2. Approach Training as a Benefit: Don’t frame training as something that employees must do to get or keep their current position. Frame training as an opportunity for employees to diversify their work skills on the job. In other words, frame training as a type of continuing education. When workers see training as a benefit—something that holds the potential to enrich their lives and job currency whether or not they stay with their current employer—company loyalty is enhanced.
3. Incentivize Training: Reward employees who participate and successfully complete training courses by giving them increased responsibilities and/or compensation. Send out a message that participation comes with rewards that extend beyond the training event or course.
4. Recognize that Low-Wage Workers are a Source of Knowledge: In the service industry, low-wage workers frequently have the most frontline contact with customers. For this reason, bus boys and sales clerks often have invaluable insights to share about customer demographics and products. By creating mechanisms through which low-wage workers can share their experiential knowledge, organizations can generate valuable data while simultaneously pulling low-wage workers into higher-level thinking and strategizing processes. When low-wage workers feel valued, job satisfaction increases and so do retention rates.

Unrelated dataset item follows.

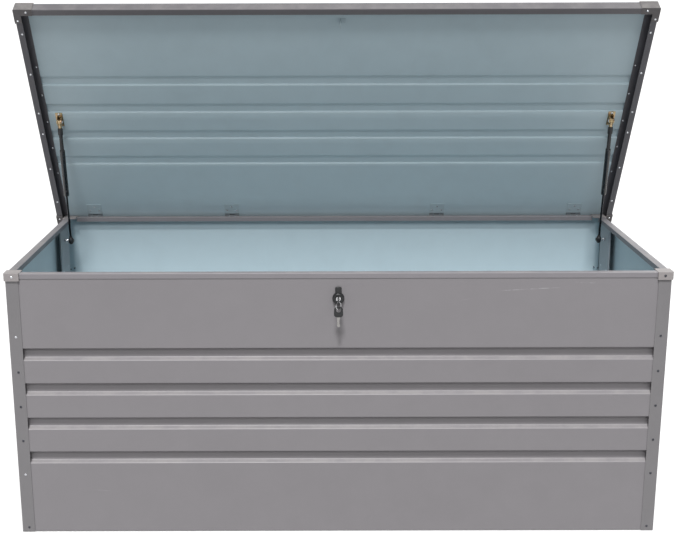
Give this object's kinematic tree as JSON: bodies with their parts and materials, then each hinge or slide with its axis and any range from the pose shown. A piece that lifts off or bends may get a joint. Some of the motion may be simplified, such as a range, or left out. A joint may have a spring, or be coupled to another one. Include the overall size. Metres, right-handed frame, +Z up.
{
  "type": "deck storage box",
  "caption": "Long ribbed sheet-steel deck storage box whose hinged lid stands open on gas struts, with corner posts, plastic corner caps and a front cam lock with keys.",
  "frame": {"origin": "centre of the box's footprint, on the ground, at the middle of the floor support's flat underside", "axes": "+X to the right along the length, -Y out of the lock side, +Z up"},
  "size_m": [1.6988, 0.7662, 1.3429],
  "materials": {
    "grey_paint": "satin powder coat with light wear",
    "lid_paint": "satin powder coat, cooler grey",
    "floor_zinc": "dull galvanised sheet",
    "cap_plastic": "warm light grey moulded plastic",
    "black_plastic": "black moulded plastic",
    "black_steel": "smooth black",
    "bright_steel": "nickel plated",
    "zinc_steel": "bright zinc plated",
    "yellow_zinc": "yellow zinc plated"
  },
  "bodies": {
    "box": {"front_panel": "grey_paint", "rear_panel": "grey_paint", "left_panel": "grey_paint", "right_panel": "grey_paint", "post_front_left": "grey_paint", "post_front_right": "grey_paint", "post_rear_left": "grey_paint", "post_rear_right": "grey_paint", "top_rail_front": "grey_paint", "top_rail_rear": "grey_paint", "top_rail_left": "grey_paint", "top_rail_right": "grey_paint", "bottom_rail_front": "grey_paint", "bottom_rail_rear": "grey_paint", "bottom_rail_left": "grey_paint", "bottom_rail_right": "grey_paint", "strut_plate_left": "grey_paint", "strut_plate_right": "grey_paint", "floor_panel": "floor_zinc", "cap_front_left": "cap_plastic", "cap_front_right": "cap_plastic", "cap_rear_left": "cap_plastic", "cap_rear_right": "cap_plastic", "lock_housing": "black_plastic", "ball_stud_left": "bright_steel", "ball_stud_right": "bright_steel", "floor_support": "zinc_steel", "hinge_base_1": "zinc_steel", "hinge_base_2": "zinc_steel", "hinge_base_3": "zinc_steel", "hinge_base_4": "zinc_steel", "lock_nut": "zinc_steel"},
    "lid": {"lid_panel": "lid_paint", "lid_rail_front": "grey_paint", "lid_rail_rear": "grey_paint", "lid_rail_left": "grey_paint", "lid_rail_right": "grey_paint", "lid_cap_front_left": "cap_plastic", "lid_cap_front_right": "cap_plastic", "lid_cap_rear_left": "cap_plastic", "lid_cap_rear_right": "cap_plastic", "hinge_leaf_1": "zinc_steel", "hinge_leaf_2": "zinc_steel", "hinge_leaf_3": "zinc_steel", "hinge_leaf_4": "zinc_steel", "strut_bracket_left": "yellow_zinc", "strut_bracket_right": "yellow_zinc", "lid_striker": "zinc_steel"},
    "strut_tube_left": {"strut_tube_left": "black_steel"},
    "strut_tube_right": {"strut_tube_right": "black_steel"},
    "strut_rod_left": {"strut_rod_left": "black_steel", "strut_socket_left": "black_plastic"},
    "strut_rod_right": {"strut_rod_right": "black_steel", "strut_socket_right": "black_plastic"},
    "lock_barrel": {"lock_barrel": "bright_steel", "lock_cam": "zinc_steel"},
    "key": {"key": "black_plastic"},
    "key_ring": {"key_ring": "bright_steel"},
    "spare_key": {"spare_key": "black_plastic"}
  },
  "joints": [
    {"name": "lid_hinge", "type": "hinge", "parent": "box", "child": "lid", "pos_m": [0, 0.359, 0.696], "axis": [1, 0, 0], "range_deg": [0, 60.8]},
    {"name": "strut_pivot_left", "type": "hinge", "parent": "lid", "child": "strut_tube_left", "pos_m": [-0.788, 0.17388, 1.00838], "axis": [1, 0, 0], "range_deg": [0, 10.04]},
    {"name": "strut_slide_left", "type": "slide", "parent": "strut_tube_left", "child": "strut_rod_left", "axis": [0, -0.1694, 0.9855], "range_m": [0, 0.12345]},
    {"name": "strut_pivot_right", "type": "hinge", "parent": "lid", "child": "strut_tube_right", "pos_m": [0.788, 0.17388, 1.00838], "axis": [1, 0, 0], "range_deg": [0, 10.04]},
    {"name": "strut_slide_right", "type": "slide", "parent": "strut_tube_right", "child": "strut_rod_right", "axis": [0, -0.1694, 0.9855], "range_m": [0, 0.12345]},
    {"name": "lock_turn", "type": "hinge", "parent": "box", "child": "lock_barrel", "pos_m": [0, -0.354, 0.633], "axis": [0, 1, 0], "range_deg": [0, 90]},
    {"name": "key_slide", "type": "slide", "parent": "lock_barrel", "child": "key", "axis": [0, -1, 0], "range_m": [0, 0.024]},
    {"name": "ring_swing", "type": "hinge", "parent": "key", "child": "key_ring", "pos_m": [0, -0.383, 0.63], "axis": [1, 0, 0], "range_deg": [-30, 24]},
    {"name": "spare_key_swing", "type": "hinge", "parent": "key_ring", "child": "spare_key", "pos_m": [0, -0.383, 0.6128], "axis": [0, 1, 0], "range_deg": [-14, 14]}
  ],
  "couplings": [
    {"joint": "strut_pivot_left", "follows": "lid_hinge", "ratio": 0.16497},
    {"joint": "strut_slide_left", "follows": "lid_hinge", "m_per_rad": 0.11629},
    {"joint": "strut_pivot_right", "follows": "lid_hinge", "ratio": 0.16497},
    {"joint": "strut_slide_right", "follows": "lid_hinge", "m_per_rad": 0.11629}
  ]
}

Due to the high number of young people in the service industry, it will likely always suffer from lower retention rates than other industries. Finding ways to hire, train and retain the adults who also work in the service industry, however, holds the potential to pay back. Hiring workers costs businesses thousands of dollars every year while retaining them saves just as much money. More importantly, turning low-wage workers into future managers is good for morale, continuity and a company’s reputation as a great place to work.